O problema do mal sempre inquietou muito os céticos, os que não aceitam a existência de Deus, ou O aceitam com revolta gnóstica. Se Deus existisse (ou se, existindo, fosse perfeito), jamais permitiria o mal.

Santo Agostinho é de fundamental valia na compreensão desse mistério, “o mistério da iniquidade”, nas palavras de São Paulo. Santo Agostinho afirma que Deus, impossibilitado de criar o mal — pois da absoluta bondade não poderia sair nada de maligno —, o permite para dele tirar um bem maior.

Haverá bem maior do que a salvação eterna? A mística italiana Maria Valtorta disse, certa vez, algo assombroso sobre o assunto, que de certa forma complementa a verdade expressa pelo Bispo de Hipona: se Deus eliminasse o mal da face da terra, o homem se esqueceria inteiramente Dele.

De fato, quem deixaria de buscar os prazeres mais intensos — no sexo, nas drogas ou na comida —, se não tivessem consequências desastrosas, se não produzissem os males das doenças venéreas, da dependência química ou da obesidade mórbida? Quem se ajoelharia para rezar, se a vida fosse um gozo perene e a própria morte chegasse mansamente, como um interruptor acionado de leve para apagar a luz?

Pelo que conhecemos do ser humano (ou seja, de nós próprios), Deus não faria falta alguma nesse mundo perfeito e autossuficiente. E o esquecimento de Deus seria, inevitavelmente, o caminho mais curto para o inferno. A maioria das pessoas certamente se perderia para todo o sempre, depois de toda uma vida entregue ao deleite permanente.

Donde essa necessidade paradoxal do mal, “enquanto ainda se disser hoje” (para usar o adverbio com que a Carta aos Hebreus designa o tempo, em contraposição à eternidade).

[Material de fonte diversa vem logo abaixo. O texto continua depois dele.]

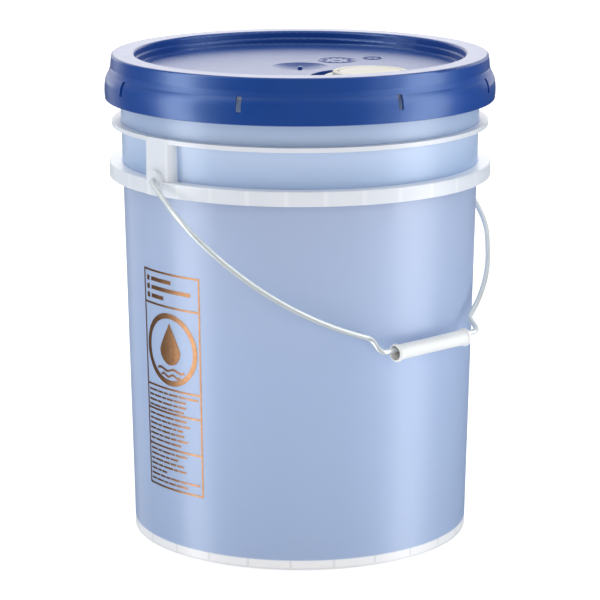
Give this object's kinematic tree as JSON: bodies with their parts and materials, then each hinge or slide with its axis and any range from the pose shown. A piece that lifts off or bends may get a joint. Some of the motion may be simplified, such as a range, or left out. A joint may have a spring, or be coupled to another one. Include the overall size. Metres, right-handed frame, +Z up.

O saber, no hoje do tempo, que o mal — o mal involuntário — é aliado dos homens na luta pela salvação da alma, dá mais condições à pessoa humana de aceitar mais pacientemente as doenças, as pestes, as guerras, as dores, as tragédias pessoais ou históricas etc.

O mal, permitido por Deus, colabora portanto para a salvação do homem. Isto, evidentemente, não estava dos planos do demônio.